Many old large format lenses, which are very interesting to use, have no built in shutter. They are called lenses in barrel. For a long time the most popular shutter used with them, normally in front of the lens, was the roller-blind type. The system of having a light proof cloth with a window that passes in front of the lens to expose the film for a fraction of a second was created around 1862 and remained in production until the 1970’s. Thornton-Pickard, an English firm, was probably the best known roller-blind shutter producer ever. They patented the T-P shutter in 1886 and almost all brands that followed picked the basic idea from that pioneering design. There are many shutters of that kind that you can easily find auctions sites or antique shows and flea markets in general. They are not expensive at all. The problem with them is that the cloth is normally dry, cracked, torn or simply not present. While browsing in web forums for tips on how to close pinholes in bellows, I grabbed one idea that made me thing of an alternative way to make new shutter cloth. I tried and after some attempts it finally worked out. I am now using one that I mounted in a Thorton-Pickard shutter for more than 8 years and it seem it will remain usable for quite a while. That is what I documented and described in its basic steps in this page. I believe it can be a solution to fix many old shutter out there. If you want to know more about shutters in general I recommend Ernest Purdum’ s article in the Large Format Photography web site.

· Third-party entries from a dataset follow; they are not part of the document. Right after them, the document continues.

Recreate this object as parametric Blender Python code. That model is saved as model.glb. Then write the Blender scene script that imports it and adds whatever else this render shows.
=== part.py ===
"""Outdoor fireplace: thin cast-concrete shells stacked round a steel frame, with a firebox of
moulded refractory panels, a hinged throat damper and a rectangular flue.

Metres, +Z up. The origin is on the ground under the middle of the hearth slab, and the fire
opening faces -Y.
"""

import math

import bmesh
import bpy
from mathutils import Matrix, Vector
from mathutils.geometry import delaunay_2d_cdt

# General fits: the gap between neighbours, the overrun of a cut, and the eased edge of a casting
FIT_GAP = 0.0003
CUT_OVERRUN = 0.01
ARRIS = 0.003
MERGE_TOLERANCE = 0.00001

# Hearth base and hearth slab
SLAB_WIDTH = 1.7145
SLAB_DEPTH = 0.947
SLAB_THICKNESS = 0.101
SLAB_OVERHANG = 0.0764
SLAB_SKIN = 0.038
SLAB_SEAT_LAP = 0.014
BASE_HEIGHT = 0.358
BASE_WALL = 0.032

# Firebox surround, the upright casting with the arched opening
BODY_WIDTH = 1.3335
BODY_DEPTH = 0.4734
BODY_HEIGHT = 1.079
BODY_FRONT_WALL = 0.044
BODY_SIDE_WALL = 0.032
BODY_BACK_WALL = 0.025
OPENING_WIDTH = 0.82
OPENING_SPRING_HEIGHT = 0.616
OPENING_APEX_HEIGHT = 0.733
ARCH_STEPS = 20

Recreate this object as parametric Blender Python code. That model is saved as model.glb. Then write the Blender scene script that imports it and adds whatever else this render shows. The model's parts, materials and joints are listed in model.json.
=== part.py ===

To try out yourself refurbishing an old roller-blind shutter by making and replacing a new curtain, the step by step that worked for me went like this…
Start by cutting a piece of black fabric a bit oversized in regards to the final curtain. The fabric should obviously be thin, flexible, uniform and yet as light tight as possible. I bought sheer 100% polyester, one of the cheapest alternatives in store. Using adhesive tape, attach it flat over a glass plate. Do not allow it to be loose but don’t stretch it either. The glass is useful to check later on for pinholes by back lighting it.
Here comes the crucial trick: using acrylic black ink it is possible to make the cloth light proof and yet flexible enough to be rolled inside the shutter. A thin layer of acrylic ink is flexible like rubber, not cracking, and thick enough to block light from passing by its large molecules mesh. The fabric is really a sort of ideal support due to the fibers that will microscopically intermesh with the polymer. In order to apply it, a rubber rod is just perfect. Start with a generous quantity of ink in one side of the patch and run it to the other side using the rod. Do it quickly and without pressure.
The ink should not show up on the other side of the fabric. By the way, I believe that many brands of ink will do, but be aware that the ink’s viscosity has to be quite high. I did not try with acrylic in tubes but this one in the picture, although in a bottle, is thick as white glue for wood. Allow it dry and check how much light is still passing by. You should see quite a number of holes. Apply a second layer and maybe a third always allowing time to dry.
Now you have to prepare two bamboo sticks. Bamboo can be made very thin and yet hold good resistance to structure the shutter window. Two sticks having 2 to 3 mm in one dimension and the thinest you can on the other will do perfectly. The one in the picture I glued to the fabric just to test it. The real one, I decided to cut the window in the cloth, before attaching the stick.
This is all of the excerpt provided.